Ignorance seems to be the clue to almost all of the occurrences of racism in the novel. During Kabuos trial, he chose to keep quiet instead of sticking up for himself because in his religion, it was better to die with honor. The white people did not understand his silence, so they chose to interpret it as admission of guilt. Also, Kabuo knew that theyre going to want to see me hang no matter what the truth is. They hate anyone who looks like the soldiers they fought (391). That quote seemingly holds a lot of truth. Much of World War II was waged against Germany, and their persecution of the Jews. Ironically, the most vocal bigot in this story (Etta Heine) is not only of German descent, but was actually born in Germany. Yet, there appears to be no prejudice against Germans on San Piedro Island as a result of the War. This provides a strong argument to the idea that white people were racist towards Japanese people also because physically they looked different. In all of World War II, no person of Japanese ancestry living in the United States, Alaska, or Hawaii was ever charged with any act of espionage or sabotage. This fact is at very least disturbing. Because of the internment camps, Hatsue and Kabuo are forced to spent their wedding night in a public room with only a curtain, and a radio to stop the details of their evening from traveling through the thin walls. They have no choice on what to wear, eat, or do.
It is not only the Japanese who remember the horrors of the camps and the war. Ishmael Chambers, the embittered war veteran who runs the San Piedro Review lost his childhood love when the Japanese were herded up and taken to the internment camps. Ishmael is not an objective witness however. He grew up with Carl and Kabuo. He lost an arm in Tarawa to Japanese machinegun fire. Most important, Hatsue was Ishmael’s boyhood love and it is apparent throughout the book that he has never come to terms with losing her. In the course of the trial he found himself torn between rancor and conscience, loath to forgive Hatsue yet unable to condemn her husband. Towards the end of the novel, Ishmael, Kabuo, and Hatsue seem to acknowledge their respective losses and recognize the sense of mutual indebtedness and need that may survive even the gravest injuries and betrayals–the way in which loss itself may become a kind of kinship. In a place as isolated as San Piedro, “identity was geography instead of blood” (206) and people made enemies reluctantly, knowing that “an enemy on an island is an enemy forever” (439). Ultimately, the snow that falls on the island of San Piedro falls on everyone who lives in it.
At the end of the book, Hatsue tells Ishmael that she does not love him, compared to her husband, whom she met and married in the course of a few short months. The reader is left wondering at this point if Hatsue is really being truthful or if she is merely saying that to honor her mothers wishes to marry a boy of her own kind. Mrs. Shigemura believed that white men carry in their hearts a secret lust for pure young Japanese girls (84). This effectively shows the stereotype the Japanese had of white people. However, there is one key difference, and that is throughout the novel, no matter how they are treated, the Japanese people are always respectful towards everybody.

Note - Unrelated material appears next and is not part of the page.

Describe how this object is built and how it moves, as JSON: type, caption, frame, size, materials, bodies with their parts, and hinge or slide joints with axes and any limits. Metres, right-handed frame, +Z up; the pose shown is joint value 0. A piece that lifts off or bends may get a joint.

In the novel, Snow Falling on Cedars, by David Guterson, the exotic sensuality of a Japanese woman, and the frustration of a white man in being prohibited from partaking of her by both his and her societies, are clearly illustrated. The story of a struggle against racism, and an imprisoned culture whose only crime was their face is retold. Yet in the end, one is left to contemplate, Why do people who have lived together in a community for years suddenly turn against one another?